Many businesses hire attorneys who include all OAs as part of their fee structure.  Just as common are fee structures that include procedural OA responses but not substantive responses.  These are usually lesser fees upfront and the substantive OA legal work is charged and handled separately.  Either fee structure is fine, but it’s often advisable to use the same attorney throughout the process (though not required) since that attorney will have familiarity with your mark and application which might prove advantageous in response.  One loud exception is if your OA response appears to be the result of poor attorney work or negligence.  In those cases, you should consider seeking out a different attorney to handle your responses.

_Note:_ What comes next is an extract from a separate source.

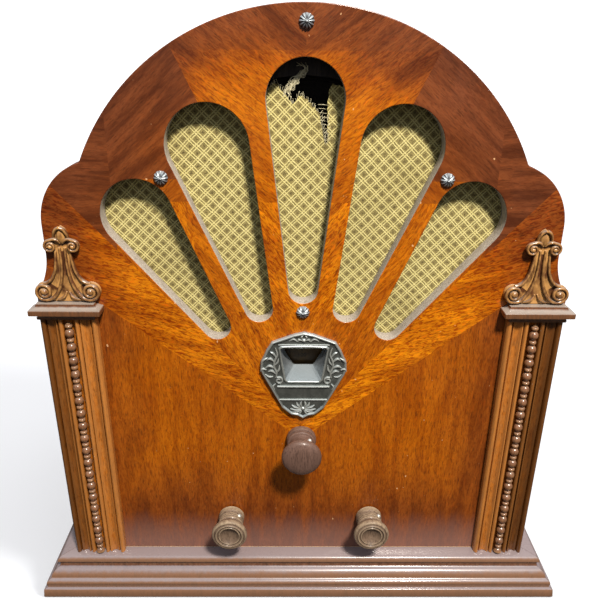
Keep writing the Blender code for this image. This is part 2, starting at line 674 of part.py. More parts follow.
def main():
    for old in list(bpy.data.objects):
        bpy.data.objects.remove(old)
    front_panel()
    cabinet_wrap()
    base()
    columns()
    escutcheon()
    rosette_screws()
    knobs()
    shafts()
    control("volume_control", -LOWER_X, 18, 51)
    control("tone_switch", LOWER_X, 15, 55)
    tuning_bracket()
    condenser_frame()
    condenser_rotor()
    condenser_stator()
    dial()
    dial_lamp()
    chassis()
    deck_parts()
    baffle_and_cloth()
    speaker()


main()
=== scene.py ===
# %% [markdown]
# # A cathedral table radio
# The set is built like the real one: a wooden case with an arched, veneered front, carved and turned
# trim, turned knobs, a cast dial plate, and the works behind an open back. The measured frame comes
# first, so every piece made here is placed from it and rides on one of its bodies.

# %% The frame
import math

import bmesh
import bpy
from mathutils import Matrix, Vector

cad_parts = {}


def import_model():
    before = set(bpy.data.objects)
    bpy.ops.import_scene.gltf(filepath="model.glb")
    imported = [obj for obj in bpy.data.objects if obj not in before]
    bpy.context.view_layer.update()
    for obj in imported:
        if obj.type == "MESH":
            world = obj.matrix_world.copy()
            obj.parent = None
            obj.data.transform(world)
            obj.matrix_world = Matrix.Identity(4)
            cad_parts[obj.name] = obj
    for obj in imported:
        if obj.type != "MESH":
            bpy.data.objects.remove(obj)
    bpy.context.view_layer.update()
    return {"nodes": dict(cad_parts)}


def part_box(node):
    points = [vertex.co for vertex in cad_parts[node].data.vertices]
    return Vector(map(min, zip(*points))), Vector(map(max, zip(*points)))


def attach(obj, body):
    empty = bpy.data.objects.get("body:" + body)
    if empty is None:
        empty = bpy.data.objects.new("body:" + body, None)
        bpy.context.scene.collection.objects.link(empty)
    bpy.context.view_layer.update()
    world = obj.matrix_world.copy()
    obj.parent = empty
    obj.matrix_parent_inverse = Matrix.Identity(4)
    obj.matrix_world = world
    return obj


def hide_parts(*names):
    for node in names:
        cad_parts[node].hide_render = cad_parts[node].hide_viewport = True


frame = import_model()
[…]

You can handle certain procedural OAs on your own though many people still use attorneys for the peace of mind and opportunity cost benefit.  For substantive OAs however, your best bet is to consult or hire an attorney.  Since protecting your brand is important to you, typically best to let a licensed professional handle the OA.  As mentioned above, success rates for substantive OAs vary and an experienced attorney can make a real impact.

Attorney Work Involved and Average Costs

Responding to an OA requires review, research, evidence-gathering, drafting arguments/amendments, and filing the response.  A response generally takes no less than a few hours but can the amount of work can scale quickly depending on the substance of the OA.  As a result, attorney fees often start ~$750 although you can often find attorneys to file basic procedural OA responses for less.  Those fees can escalate into $2,000-3,500+ for complex, substantive OAs involving multiple marks or mid-sized brands.  Larger brands investing in their protection are often willing to spend more, particularly if the competing marks are well-funded and likely to have their own attorneys.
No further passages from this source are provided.